What is asked. Write out only the span of lines that begins at the line with "from mathutils import Matrix, Vector" and ends at the line with "if empty is". Keep both end lines, word for word.
═════ Source material
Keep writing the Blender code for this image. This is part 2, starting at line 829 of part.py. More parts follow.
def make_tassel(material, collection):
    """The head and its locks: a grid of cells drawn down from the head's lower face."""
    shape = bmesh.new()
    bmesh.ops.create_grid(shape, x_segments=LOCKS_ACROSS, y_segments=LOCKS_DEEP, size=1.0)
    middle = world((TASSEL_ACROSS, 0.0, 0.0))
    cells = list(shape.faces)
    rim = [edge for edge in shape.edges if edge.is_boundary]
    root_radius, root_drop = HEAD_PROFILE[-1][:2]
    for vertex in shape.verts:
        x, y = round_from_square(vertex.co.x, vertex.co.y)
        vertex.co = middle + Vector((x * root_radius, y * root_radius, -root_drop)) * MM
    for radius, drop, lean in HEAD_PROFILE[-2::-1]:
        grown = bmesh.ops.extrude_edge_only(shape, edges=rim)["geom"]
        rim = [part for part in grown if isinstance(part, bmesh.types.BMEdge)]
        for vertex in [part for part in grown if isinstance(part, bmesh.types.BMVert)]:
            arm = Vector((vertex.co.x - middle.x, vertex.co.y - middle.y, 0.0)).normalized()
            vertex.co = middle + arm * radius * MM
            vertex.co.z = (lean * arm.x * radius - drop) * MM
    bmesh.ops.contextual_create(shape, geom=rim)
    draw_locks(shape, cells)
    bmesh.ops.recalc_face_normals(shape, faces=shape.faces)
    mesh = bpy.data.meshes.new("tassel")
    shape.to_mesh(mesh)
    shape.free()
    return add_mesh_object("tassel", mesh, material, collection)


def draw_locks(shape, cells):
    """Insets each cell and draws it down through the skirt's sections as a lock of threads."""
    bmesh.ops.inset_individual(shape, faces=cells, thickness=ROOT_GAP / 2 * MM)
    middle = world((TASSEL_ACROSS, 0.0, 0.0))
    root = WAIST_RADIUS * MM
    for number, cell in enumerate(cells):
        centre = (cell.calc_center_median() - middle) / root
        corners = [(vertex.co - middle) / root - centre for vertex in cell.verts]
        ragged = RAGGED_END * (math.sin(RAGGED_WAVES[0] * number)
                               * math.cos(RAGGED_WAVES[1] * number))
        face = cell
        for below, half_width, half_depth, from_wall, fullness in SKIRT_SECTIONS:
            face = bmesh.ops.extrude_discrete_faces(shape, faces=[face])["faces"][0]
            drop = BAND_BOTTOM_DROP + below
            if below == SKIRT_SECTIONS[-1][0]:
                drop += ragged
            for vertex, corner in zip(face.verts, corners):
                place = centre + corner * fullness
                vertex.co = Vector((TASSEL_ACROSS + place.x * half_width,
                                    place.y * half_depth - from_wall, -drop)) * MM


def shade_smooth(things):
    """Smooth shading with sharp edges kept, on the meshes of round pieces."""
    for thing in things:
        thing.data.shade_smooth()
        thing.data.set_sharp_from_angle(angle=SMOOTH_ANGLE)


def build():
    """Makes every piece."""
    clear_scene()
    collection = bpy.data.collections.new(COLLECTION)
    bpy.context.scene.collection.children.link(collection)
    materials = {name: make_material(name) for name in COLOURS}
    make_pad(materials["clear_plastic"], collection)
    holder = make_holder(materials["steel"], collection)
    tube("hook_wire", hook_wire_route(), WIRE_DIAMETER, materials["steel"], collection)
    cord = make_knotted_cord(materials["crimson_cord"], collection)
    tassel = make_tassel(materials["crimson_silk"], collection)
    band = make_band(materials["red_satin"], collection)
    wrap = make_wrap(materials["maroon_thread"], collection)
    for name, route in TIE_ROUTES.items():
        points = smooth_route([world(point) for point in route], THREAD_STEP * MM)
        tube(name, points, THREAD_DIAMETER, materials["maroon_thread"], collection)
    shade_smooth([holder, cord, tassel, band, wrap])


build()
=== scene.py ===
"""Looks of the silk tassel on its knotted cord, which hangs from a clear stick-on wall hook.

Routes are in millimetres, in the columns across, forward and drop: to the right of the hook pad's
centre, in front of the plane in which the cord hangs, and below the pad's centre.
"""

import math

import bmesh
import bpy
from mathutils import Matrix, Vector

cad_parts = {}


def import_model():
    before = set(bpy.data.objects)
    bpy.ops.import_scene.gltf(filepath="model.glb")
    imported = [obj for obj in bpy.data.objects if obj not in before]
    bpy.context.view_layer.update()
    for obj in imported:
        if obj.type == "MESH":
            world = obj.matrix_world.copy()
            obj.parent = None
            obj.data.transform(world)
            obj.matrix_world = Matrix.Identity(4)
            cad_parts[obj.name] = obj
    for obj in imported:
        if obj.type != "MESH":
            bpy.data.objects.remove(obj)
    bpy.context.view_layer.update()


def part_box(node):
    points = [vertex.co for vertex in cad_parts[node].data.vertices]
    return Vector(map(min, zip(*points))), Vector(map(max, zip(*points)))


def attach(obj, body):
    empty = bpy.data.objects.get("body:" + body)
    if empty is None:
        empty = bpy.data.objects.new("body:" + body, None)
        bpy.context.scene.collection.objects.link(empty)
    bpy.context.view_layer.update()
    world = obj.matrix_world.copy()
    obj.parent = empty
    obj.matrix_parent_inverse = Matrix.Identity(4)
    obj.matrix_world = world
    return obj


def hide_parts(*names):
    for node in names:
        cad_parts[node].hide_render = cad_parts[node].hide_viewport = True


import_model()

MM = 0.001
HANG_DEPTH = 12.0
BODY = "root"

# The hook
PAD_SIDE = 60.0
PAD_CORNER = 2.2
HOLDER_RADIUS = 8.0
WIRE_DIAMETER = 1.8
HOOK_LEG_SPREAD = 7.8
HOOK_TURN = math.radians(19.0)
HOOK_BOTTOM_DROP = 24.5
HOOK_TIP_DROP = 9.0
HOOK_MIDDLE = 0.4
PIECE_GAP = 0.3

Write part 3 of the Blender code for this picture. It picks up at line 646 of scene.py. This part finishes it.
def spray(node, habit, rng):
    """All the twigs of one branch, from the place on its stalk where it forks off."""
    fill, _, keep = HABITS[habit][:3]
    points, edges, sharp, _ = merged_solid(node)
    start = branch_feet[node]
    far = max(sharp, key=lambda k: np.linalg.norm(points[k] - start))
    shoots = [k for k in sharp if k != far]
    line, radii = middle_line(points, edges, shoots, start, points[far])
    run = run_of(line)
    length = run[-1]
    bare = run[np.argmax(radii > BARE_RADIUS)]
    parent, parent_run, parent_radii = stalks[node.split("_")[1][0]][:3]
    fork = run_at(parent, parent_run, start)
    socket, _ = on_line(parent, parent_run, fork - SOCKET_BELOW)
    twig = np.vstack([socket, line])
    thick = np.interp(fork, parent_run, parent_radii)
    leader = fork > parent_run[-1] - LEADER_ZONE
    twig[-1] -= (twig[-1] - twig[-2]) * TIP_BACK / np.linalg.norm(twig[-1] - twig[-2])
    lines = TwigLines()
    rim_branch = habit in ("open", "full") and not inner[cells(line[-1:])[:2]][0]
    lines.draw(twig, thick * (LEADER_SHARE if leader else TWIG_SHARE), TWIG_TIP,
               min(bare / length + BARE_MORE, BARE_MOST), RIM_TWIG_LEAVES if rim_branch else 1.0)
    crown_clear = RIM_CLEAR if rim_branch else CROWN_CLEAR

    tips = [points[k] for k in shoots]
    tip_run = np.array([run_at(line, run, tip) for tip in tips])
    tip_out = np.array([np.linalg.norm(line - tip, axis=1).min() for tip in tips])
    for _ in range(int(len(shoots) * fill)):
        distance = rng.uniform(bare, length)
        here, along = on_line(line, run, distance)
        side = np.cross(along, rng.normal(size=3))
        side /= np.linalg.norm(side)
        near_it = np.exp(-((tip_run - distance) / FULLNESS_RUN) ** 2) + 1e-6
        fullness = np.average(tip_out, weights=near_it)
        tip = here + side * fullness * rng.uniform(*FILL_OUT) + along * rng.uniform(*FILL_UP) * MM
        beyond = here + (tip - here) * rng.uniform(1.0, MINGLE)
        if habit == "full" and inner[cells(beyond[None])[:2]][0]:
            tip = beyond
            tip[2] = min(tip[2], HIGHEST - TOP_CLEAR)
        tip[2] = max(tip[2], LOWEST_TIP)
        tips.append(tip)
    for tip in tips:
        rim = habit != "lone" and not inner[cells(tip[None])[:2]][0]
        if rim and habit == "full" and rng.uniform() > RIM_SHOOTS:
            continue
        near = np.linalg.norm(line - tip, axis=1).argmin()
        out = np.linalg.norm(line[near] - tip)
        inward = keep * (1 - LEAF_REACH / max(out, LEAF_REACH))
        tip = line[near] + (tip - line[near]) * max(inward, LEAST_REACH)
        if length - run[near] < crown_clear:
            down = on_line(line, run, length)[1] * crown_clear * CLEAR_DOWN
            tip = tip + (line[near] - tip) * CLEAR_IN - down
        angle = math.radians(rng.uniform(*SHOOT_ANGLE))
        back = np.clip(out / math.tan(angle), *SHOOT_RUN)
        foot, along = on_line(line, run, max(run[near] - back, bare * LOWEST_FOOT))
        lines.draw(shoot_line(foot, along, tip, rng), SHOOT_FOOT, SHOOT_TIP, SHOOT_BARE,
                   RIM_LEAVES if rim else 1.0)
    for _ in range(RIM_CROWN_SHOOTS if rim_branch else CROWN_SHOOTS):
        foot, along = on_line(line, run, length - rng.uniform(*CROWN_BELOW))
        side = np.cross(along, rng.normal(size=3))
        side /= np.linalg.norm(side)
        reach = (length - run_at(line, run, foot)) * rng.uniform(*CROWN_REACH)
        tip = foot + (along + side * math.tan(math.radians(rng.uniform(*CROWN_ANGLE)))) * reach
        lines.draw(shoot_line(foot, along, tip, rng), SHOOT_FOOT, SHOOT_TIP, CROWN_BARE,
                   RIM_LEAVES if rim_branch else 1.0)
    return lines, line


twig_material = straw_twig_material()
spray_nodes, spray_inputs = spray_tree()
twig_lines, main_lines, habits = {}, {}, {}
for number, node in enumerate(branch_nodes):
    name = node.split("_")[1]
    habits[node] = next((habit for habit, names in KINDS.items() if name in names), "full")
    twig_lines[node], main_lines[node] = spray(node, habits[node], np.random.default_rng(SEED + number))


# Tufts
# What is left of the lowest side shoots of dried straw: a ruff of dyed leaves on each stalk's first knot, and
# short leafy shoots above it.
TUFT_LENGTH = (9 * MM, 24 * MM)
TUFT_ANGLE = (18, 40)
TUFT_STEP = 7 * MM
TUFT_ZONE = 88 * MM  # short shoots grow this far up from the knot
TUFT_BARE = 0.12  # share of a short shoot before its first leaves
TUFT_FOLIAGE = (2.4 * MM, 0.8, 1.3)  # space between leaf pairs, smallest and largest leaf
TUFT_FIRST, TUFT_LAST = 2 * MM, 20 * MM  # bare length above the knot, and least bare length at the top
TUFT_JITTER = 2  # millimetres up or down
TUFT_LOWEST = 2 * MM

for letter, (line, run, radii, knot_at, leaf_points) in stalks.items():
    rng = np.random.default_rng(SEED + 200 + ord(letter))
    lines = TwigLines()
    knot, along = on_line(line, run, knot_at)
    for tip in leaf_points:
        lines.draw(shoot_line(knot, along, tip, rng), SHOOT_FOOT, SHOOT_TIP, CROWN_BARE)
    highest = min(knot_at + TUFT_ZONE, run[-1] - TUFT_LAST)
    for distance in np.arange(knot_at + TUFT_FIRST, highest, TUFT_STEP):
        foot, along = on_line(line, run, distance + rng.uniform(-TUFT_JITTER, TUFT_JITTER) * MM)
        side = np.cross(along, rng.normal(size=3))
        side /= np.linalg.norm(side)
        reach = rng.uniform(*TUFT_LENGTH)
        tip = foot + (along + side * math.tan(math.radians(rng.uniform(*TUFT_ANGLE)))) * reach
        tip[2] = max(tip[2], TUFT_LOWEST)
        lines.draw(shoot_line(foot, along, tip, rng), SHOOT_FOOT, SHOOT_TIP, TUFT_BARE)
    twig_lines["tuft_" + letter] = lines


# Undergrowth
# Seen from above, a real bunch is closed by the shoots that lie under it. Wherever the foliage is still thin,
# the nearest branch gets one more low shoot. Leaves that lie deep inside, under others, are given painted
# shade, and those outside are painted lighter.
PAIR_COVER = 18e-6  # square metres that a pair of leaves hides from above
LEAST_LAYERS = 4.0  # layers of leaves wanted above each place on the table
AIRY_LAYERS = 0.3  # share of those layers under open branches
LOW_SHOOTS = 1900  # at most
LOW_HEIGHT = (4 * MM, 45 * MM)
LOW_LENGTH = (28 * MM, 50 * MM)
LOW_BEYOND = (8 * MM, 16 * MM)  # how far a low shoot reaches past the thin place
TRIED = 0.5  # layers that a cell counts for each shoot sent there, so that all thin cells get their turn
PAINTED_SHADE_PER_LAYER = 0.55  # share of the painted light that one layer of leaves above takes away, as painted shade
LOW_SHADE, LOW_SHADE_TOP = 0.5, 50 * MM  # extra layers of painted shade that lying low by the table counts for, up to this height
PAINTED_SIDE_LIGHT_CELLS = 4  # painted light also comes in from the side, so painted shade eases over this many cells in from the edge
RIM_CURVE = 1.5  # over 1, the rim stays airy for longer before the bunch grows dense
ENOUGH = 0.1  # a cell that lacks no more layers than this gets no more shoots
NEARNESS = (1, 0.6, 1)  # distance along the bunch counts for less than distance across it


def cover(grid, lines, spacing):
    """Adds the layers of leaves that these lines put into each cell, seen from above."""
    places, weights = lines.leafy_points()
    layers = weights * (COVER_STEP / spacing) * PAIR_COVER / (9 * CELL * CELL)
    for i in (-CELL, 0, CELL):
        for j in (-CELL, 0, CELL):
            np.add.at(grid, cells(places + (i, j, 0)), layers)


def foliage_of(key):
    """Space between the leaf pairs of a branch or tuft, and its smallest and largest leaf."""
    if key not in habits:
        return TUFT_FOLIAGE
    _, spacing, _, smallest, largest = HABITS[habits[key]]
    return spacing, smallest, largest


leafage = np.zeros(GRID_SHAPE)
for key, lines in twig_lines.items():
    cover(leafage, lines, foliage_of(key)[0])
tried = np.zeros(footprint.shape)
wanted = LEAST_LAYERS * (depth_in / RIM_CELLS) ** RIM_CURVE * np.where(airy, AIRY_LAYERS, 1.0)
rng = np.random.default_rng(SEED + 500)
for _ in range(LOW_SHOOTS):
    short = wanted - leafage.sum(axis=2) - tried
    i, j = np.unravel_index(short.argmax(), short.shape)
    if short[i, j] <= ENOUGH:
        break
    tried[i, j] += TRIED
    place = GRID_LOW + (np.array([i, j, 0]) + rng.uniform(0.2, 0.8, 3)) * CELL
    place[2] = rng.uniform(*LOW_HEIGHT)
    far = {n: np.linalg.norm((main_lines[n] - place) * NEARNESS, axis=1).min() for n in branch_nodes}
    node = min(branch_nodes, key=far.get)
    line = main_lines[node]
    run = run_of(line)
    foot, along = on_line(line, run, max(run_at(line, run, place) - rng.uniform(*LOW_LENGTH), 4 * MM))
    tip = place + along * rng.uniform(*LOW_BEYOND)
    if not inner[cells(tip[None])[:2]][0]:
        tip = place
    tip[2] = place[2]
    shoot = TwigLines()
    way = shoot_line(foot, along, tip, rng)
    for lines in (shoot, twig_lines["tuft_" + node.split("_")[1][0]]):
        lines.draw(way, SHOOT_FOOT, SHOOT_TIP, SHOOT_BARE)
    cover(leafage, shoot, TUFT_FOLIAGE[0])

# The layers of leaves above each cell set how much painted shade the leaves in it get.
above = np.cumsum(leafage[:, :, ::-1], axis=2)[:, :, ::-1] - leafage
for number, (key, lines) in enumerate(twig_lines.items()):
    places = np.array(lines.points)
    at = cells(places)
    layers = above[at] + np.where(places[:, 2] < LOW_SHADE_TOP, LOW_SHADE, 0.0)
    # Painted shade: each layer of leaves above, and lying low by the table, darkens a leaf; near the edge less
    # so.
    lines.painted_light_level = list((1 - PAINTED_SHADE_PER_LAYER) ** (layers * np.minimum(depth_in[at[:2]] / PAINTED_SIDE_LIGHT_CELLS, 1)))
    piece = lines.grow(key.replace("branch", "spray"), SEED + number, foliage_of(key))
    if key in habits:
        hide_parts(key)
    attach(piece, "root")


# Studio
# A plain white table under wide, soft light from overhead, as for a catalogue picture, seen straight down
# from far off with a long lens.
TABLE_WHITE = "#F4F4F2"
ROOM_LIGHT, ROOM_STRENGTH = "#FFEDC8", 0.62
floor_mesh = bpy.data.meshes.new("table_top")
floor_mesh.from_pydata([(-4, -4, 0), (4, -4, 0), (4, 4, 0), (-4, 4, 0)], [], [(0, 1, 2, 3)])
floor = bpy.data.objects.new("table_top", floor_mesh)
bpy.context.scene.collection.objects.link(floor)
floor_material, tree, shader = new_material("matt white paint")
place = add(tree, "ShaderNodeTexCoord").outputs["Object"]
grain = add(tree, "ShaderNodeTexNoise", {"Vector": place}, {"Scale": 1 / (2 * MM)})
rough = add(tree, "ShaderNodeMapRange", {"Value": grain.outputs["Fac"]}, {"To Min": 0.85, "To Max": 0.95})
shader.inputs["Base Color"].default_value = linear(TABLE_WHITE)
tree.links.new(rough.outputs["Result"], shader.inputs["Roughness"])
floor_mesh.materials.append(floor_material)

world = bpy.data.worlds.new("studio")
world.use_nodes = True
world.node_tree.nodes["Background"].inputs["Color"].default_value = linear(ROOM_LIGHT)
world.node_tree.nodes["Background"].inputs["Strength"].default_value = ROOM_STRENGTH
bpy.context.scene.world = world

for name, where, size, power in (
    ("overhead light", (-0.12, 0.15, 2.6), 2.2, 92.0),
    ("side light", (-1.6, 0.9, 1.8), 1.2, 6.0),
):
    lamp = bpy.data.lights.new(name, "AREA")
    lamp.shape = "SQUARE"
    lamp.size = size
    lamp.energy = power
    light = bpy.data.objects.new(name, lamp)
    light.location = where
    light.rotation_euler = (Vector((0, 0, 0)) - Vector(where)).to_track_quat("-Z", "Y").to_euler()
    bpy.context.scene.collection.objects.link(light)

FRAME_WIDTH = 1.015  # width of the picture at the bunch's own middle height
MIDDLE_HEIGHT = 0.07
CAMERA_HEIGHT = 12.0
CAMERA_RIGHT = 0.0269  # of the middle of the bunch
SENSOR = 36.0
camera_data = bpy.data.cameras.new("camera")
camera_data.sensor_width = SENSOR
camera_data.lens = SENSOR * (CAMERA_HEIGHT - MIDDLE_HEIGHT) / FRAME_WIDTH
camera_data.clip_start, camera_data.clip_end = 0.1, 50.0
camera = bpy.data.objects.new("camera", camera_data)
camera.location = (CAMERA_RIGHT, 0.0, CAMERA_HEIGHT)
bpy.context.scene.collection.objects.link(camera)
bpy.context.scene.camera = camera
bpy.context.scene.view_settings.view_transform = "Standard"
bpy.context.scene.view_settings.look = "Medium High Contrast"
══════════
Solution for this task.
from mathutils import Matrix, Vector

cad_parts = {}


def import_model():
    before = set(bpy.data.objects)
    bpy.ops.import_scene.gltf(filepath="model.glb")
    imported = [obj for obj in bpy.data.objects if obj not in before]
    bpy.context.view_layer.update()
    for obj in imported:
        if obj.type == "MESH":
            world = obj.matrix_world.copy()
            obj.parent = None
            obj.data.transform(world)
            obj.matrix_world = Matrix.Identity(4)
            cad_parts[obj.name] = obj
    for obj in imported:
        if obj.type != "MESH":
            bpy.data.objects.remove(obj)
    bpy.context.view_layer.update()


def part_box(node):
    points = [vertex.co for vertex in cad_parts[node].data.vertices]
    return Vector(map(min, zip(*points))), Vector(map(max, zip(*points)))


def attach(obj, body):
    empty = bpy.data.objects.get("body:" + body)
    if empty is None:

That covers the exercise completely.